Надо ли доказывать, что в своем решении образа Чапаева писатель твердо стал на первый путь? Именно поэтому для нескольких поколений советских людей этот образ сохранил свое немеркнущее обаяние. Фурманов понимал, что герой, из которого извлечена «вся человеческая требуха», превращается в мумию или муляж, и опыт Отечественной войны подтвердил его правоту: у Чапаева оказалось огромное число последователей и ничтожное – подражателей.

Скоро минет двадцать лет с того хмурого зимнего дня, когда мы, друзья покойного, проводили на Богословское кладбище Александра Ивановича Маринеско, но я до сих пор ощущаю потерю как недавнюю. Для меня он такой, каким я его знал и запомнил, такой, каким он живет в воспоминаниях его друзей и соратников, – самый любимый герой. Я счастлив, что судьба, хоть и поздно, свела меня с ним, и не перестаю огорчаться, что наша близость была такой недолгой. Мне никогда не приходило в голову подражать Маринеско, подражать ему – задача в равной мере непосильная и не нужная мне, но я не перестаю восхищаться его военным и гражданским мужеством, широтой и силой характера и во многом меряю себя его мерой. И то, что я не воспринимаю его как идеал, не отталкивает, а сближает меня с ним, будит мою совесть, дает постоянно обновляющийся повод к размышлениям. Я берегу в себе то, что было у нас общего, и преклоняюсь перед тем, что мне недоступно. А его недостатки и срывы служат мне предупреждением.
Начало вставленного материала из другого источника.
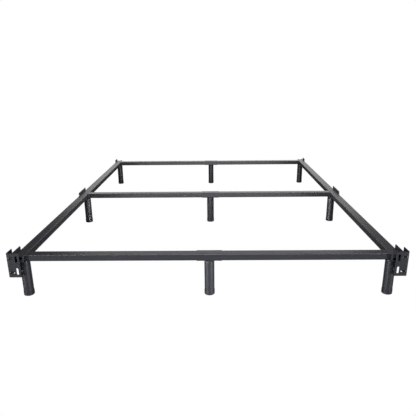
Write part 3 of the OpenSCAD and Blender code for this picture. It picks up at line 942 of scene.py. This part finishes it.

Не так ли мы, читатели, обычно живем общей жизнью со своими любимыми (а следовательно, положительными) героями?

* * *

Мои ночные записи и доставшиеся мне уже после кончины Александра Ивановича его неоконченные автобиографические заметки стали в моей работе лоцией. Достоверной, но с большими пробелами. Приступив к работе, я убедился, что мои знания об одесском периоде жизни Маринеско, о его семье, детстве и начале морской службы явно недостаточны.

И я поехал в Одессу.

III. Одесса, Короленко, одиннадцать

«Я родился в городе тепла, красоты и веселья – Одессе».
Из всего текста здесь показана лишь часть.